Peristiwa 1965 yang dipakai sebagai latar belakang cerita Gadis Kretek memberi dimensi politis di film ini. Jeng Yah dan keluarganya menjadi korban yang tidak adil dari kejadian berdarah itu. Hidup keluarga tersebut dijungkirbalikkan. Hampir semua yang mereka punya sirna seketika. Dua tahun Jeng Yah meringkuk dalam kehidupan penjara yang buruk, tanpa pengadilan.

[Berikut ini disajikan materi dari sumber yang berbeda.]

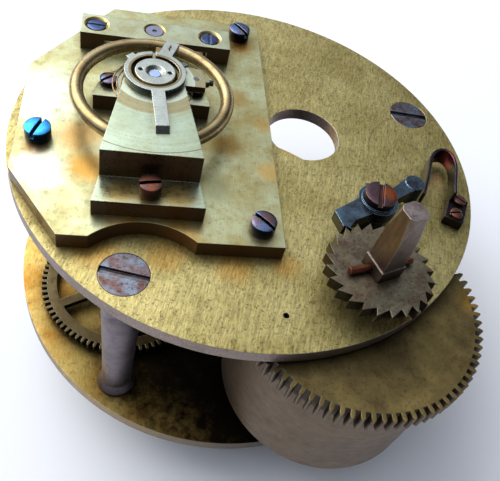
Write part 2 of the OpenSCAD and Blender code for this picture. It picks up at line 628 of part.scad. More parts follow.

Di Kota M, -wilayah fiksi dalam film ini-, mereka yang masuk dalam 'daftar merah', diburu tanpa 'babibu'. Tukang sablon tiba-tiba lenyap, tempat usahanya ditutup. Pemuda-pemuda 'merah' tak jelas lagi kabar usaha kreteknya, pasca kejadian yang diberitakan radio tua. Pendeknya, Kota M tak lagi sama, kecuali Pak Djagad yang mengambil keuntungan bisnis sebab memiliki relasi spesial dengan militer.

Awal tahun ini, Peristiwa 1965-1966 telah diakui oleh Presiden Joko Widodo sebagai bagian dari daftar kasus pelanggaran HAM berat di masa lalu. Pengakuan itu disampaikan bersama kenyataan bahwa salah seorang pelanggar HAM berada di kabinet sang presiden. Figur itu maju sekalilagi sebagai calon presiden di Pemilu mendatang.

Gadis Kretek pada akhirnya hiburan yang terbilang layak membuat kita mengerahkan waktu lebih dari lima jam untuk menyimaknya. Satu-satunya yang menganggu menamatkan film ini yaitu terlalu banyaknya air mata. Ekstra melankolis. Apakah menjadi perempuan Jawa berarti melinangkan air mata seintensif itu? Saya pikir itu masih merupakan wujud prasangka purbakala ke perempuan Jawa. Feodal dan kolonial. 

Saya sendiri dibesarkan oleh perempuan Jawa. Dan ibu saya tidak membasahi matanya amat sering, betapapun hidup tak senantiasa legit. Walau menangis tak selalu bermakna kelemahan, kenapa perempuan masih digambarkan sebagai mahluk yang rajin memproduksi air mata?